“The great use of life is to spend it for something that outlasts it.” William James
My father used to say, when God came calling, a person had no other choice but to heed the call. While that is true, my father died the morning of October 9th on his own terms, in his own home surrounded by memories of the life he’d built and lived. Pictures of my mother, his three kids, his grandchildren and his great-grandchildren were on the dresser in his room.
He looked at those pictures every day with a pride that was beyond limit.
I am without words to describe the devastation I currently feel. But what has helped me has been my memories of Dad and the incredibly thoughtful notes I’ve received from family and friends after they heard of his passing.
My friend, Bessie Livanou said, your Dad was one of those few, those very very few people I have and will always consider to be my personal heroes. A man who defied the forces of nature coming from Egypt to Canada ready to deal with whatever this new faraway unknown place threw at him. He was a sheer force of nature bent on getting there, making his mark, succeeding. And so he did.

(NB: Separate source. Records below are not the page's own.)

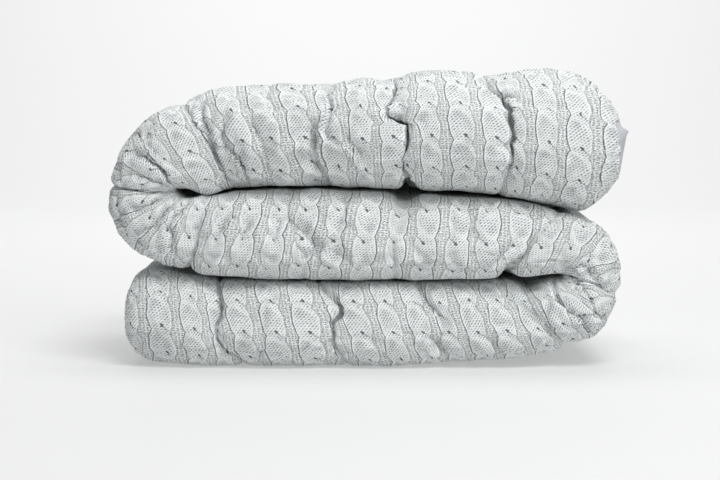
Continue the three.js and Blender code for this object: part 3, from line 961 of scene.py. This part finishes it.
# %% [markdown]
# ## The print's coordinates
# The pattern is printed on the flat cloth, so it has to bend, gather and dip with it. Two
# numbers on the cloth carry it: U counts the repeats along the cloth, and V counts them
# along the outline from the middle of the front. Printed cloth creeps a little when it is
# stuffed and folded, and three short tables hold how far.

# %% Print coordinates
REPEAT = 37.5            # one repeat of the print, both ways
FIRST_REPEAT = 0.68      # how much of a repeat the lower free end cuts off
PRINT_SLIP = [           # (place along the cloth, repeats that the print has crept there)
    (0, -0.35), (26, -0.02), (60, 0.25), (110, 0.16), (213, 0.14), (252, 0), (285, 0.14),
    (325, -0.05), (400, -0.1), (440, 0), (1180, 0), (1218, 0.15), (1262, 0), (1830, 0),
    (1862, 0.1), (1905, -0.1), (1990, -0.35), (2025, -0.3), (2058, -0.2), (2075, -0.2),
]
PRINT_BOW = [            # (place along the cloth, repeats crept at the under, top face)
    (0, 0, 0), (1800, 0, 0), (1934, 0.05, 0.15), (1975, 0.4, 0.5), (2040, 0.45, 0.4),
    (2075, 0.4, 0.3),
]
BOW_STEEP = 2.3          # a bowed column bends mostly near the two faces
PRINT_DOWN = ((560, 0), (800, -8), (1180, -8), (1420, 0))  # the middle layer's print, mm

arc[:, :SKIN] = arc_skin
run_all = np.repeat(run[:, None], into.shape[1], axis=1)
run_all[:, :SKIN] = RUN_GRID
slip = np.interp(run_all, *zip(*PRINT_DOWN))
u_print = run_all / REPEAT - FIRST_REPEAT + np.interp(run_all, *zip(*PRINT_SLIP))
bow_at, low_bow, high_bow = zip(*PRINT_BOW)
quarter = arc_skin[:, -len(FLAT) - 1:-len(FLAT)]
up_share = np.clip(arc / quarter, -1, 1)
low_creep = np.interp(run_all, bow_at, low_bow)
high_creep = np.interp(run_all, bow_at, high_bow)
u_print += np.where(up_share > 0, high_creep, low_creep) * np.abs(up_share) ** BOW_STEEP
v_print = (arc + slip) / REPEAT
print("repeats along the cloth:", (u_print.max() - u_print.min()).round(1))

# %% [markdown]
# ## The mesh
# The outlines become rings of points, neighbouring rings are joined by quads, and both
# free ends are closed. The edge seam gets its own plain cloth. One corner of it stands
# out at the upper free end like a small ear, and the lower free end is pressed flatter.

# %% Free ends
PLAIN_EDGE = 2.0         # width of the plain edge seam
EAR_HEIGHTS, EAR_OUT = (250, 265, 267), (0, 9, 0)  # the corner that stands out at the end
EAR_RINGS = (1.0, 0.75, 0.4)  # its share in the last rings, from the end
END_PRESSED = 3.5        # the lower free end is this much flatter
END_LONG = 40            # over this length

ear = np.interp(skin[-1, :, 2], EAR_HEIGHTS, EAR_OUT) * (np.abs(UP) < 0.95)
for ring, share_out in enumerate(EAR_RINGS, start=1):
    skin[-ring, :, 0] += ear * share_out
skin[..., 2] = np.where(skin[..., 2] < 0, 0, skin[..., 2])
place[:, :SKIN] = skin
end_x = place[0, :, 0].min() + END_PRESSED
near_end = run < END_LONG
place[near_end, :, 0] = np.maximum(place[near_end, :, 0], end_x)
print("ear stands out by", ear.max().round(1), "mm")


# %% Mesh of the duvet
def grid_mesh(name, points, u, v, v_close):
    """A closed mesh from rings of points, with its print coordinates."""
    n_ring, n_point = points.shape[:2]
    number = np.arange(n_ring * n_point).reshape(n_ring, n_point)
    i = np.arange(n_point)
    j = (i + 1) % n_point
    quads = np.stack((number[:-1, i], number[1:, i], number[1:, j], number[:-1, j]), axis=-1)
    caps = [number[0].tolist(), number[-1, ::-1].tolist()]
    v_next = np.where(j == 0, v_close[:, None], v[:, j])
    here = np.stack((u, v), axis=-1)
    after = np.stack((u[:, j], v_next), axis=-1)
    uv = np.stack((here[:-1], here[1:], after[1:], after[:-1]), axis=2)
    cap_uv = [here[0], here[-1, ::-1]]
    mesh = bpy.data.meshes.new(name)
    mesh.from_pydata((points.reshape(-1, 3) * MM).tolist(), [],
                     quads.reshape(-1, 4).tolist() + caps)
    layer = mesh.uv_layers.new(name="print")
    flat = np.concatenate((uv.reshape(-1, 2), *cap_uv)).astype(np.float32)
    layer.data.foreach_set("uv", flat.ravel())
    from_edge = np.minimum(run[:-1], RUN_END - run[1:])[:, None] + 0 * i
    in_ear = np.zeros(from_edge.shape, bool)
    in_ear[-len(EAR_RINGS):, :SKIN] = (ear > 0.5) | (np.roll(ear, -1) > 0.5)
    plain = np.concatenate((((from_edge < PLAIN_EDGE) | in_ear).ravel(), [True, True]))
    mesh.polygons.foreach_set("material_index", plain.astype(np.int32))
    mesh.polygons.foreach_set("use_smooth", np.ones(len(mesh.polygons), bool))
    mesh.validate()
    return mesh


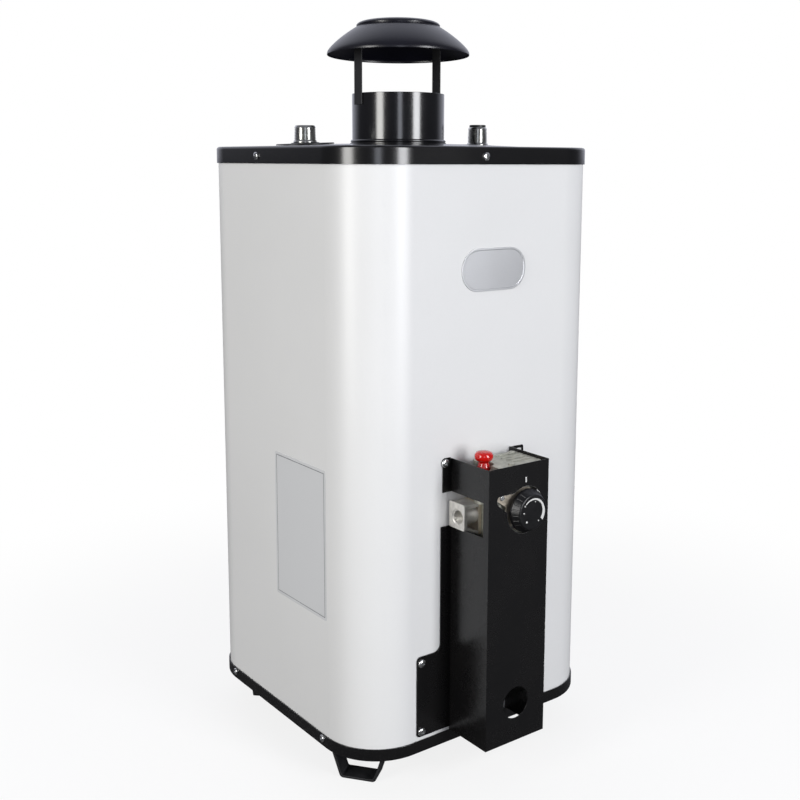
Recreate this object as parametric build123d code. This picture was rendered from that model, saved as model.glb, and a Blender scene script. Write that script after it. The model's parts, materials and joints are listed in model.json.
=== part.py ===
"""Storage gas water heater: square jacket, flue with rain hat, front gas valve behind a folded shroud.

Millimetres. +Z is up, -Y is the front, and z = 0 is the floor under the feet.
Every function models its piece about the tank's axis; save() then shifts it, so that the origin
lies at the bottom centre of the whole heater's box.
"""
from build123d import *
import math
import os

# Jacket and the two black pans
JACKET_SIZE = 375.0
CORNER_RADIUS = 72.3
JACKET_SHEET = 1.2
HALF = JACKET_SIZE / 2
PAN_SHEET = 1.6
PAN_GAP = 0.4
PAN_HALF = HALF + PAN_GAP + PAN_SHEET
PAN_RADIUS = CORNER_RADIUS + PAN_GAP + PAN_SHEET
FOOT_HEIGHT = 42.0
BODY_HEIGHT = 713.0
TRAY_Z = FOOT_HEIGHT
TRAY_RIM = 14.7
CAP_Z = TRAY_Z + BODY_HEIGHT
CAP_RIM = 20.5
CAP_EDGE_ROUND = 3.5
CROWN_RISE = 5.0
CROWN_REACH = 175.0
CROWN_BALL = (CROWN_REACH ** 2 + CROWN_RISE ** 2) / (2 * CROWN_RISE)
AIR_OPENING_RADIUS = 118.0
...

Others have spoken about his generosity, his sense of humour, his charm, his vast knowledge of world history and politics, his inclusive nature, which was strengthened by his command of five languages and his incredible strength of character. Yup, he was all those things and more.
But for me he was just my dad, the man who told me he couldn’t go to sleep until his brother and sisters were safe at home. He was also the man who held my mother’s hand when they were out walking, who took care of her when she got sick, refusing any home support, despite the fact he’d never in his life learned how to cook or do any housework. But he did whatever he felt was the right thing to do.
He was a good brother, husband, father, friend and man; my aunt Lula and my cousin Stella said when I told them my father had died. Others reiterated this over and over and over again.
Was he without faults? He was human. So absolutely not. He carried on sometimes as most Greeks do when things didn’t go his way, when his children didn’t listen or pay attention in school. That booming voice scared me at times, but I have come to realise it came from a place of love.
He was argumentative too. When I took him for walks in his wheelchair, he would ask me several times if it was his turn to push me in the chair so I could rest. A couple of times, I’d say, no not yet Dad, but when he persisted, I’d say, who is the 90 year old around here?
I guess you have a point, he replied and sat back to enjoy the scenery.
I am very, very grateful I spent the month of September with him. We took him on many walks in his wheelchair and sat talking in his garden (his favourite place), the lawn wonderfully green, the trees in bright colour and my mom’s roses in perpetual bloom. And because of his eye surgery, he could see all of it.
Mostly I am thankful to have had George Vasilis Leventoyannis and Sophie Michel Fawzi as my parents. Because of them I grew up with family stories, traditions, newspapers and debate. This along with their generosity, protectiveness and love rooted me and instilled a deep sense of pride in my culture and history, and a deep respect for others. I couldn’t have asked for anything more.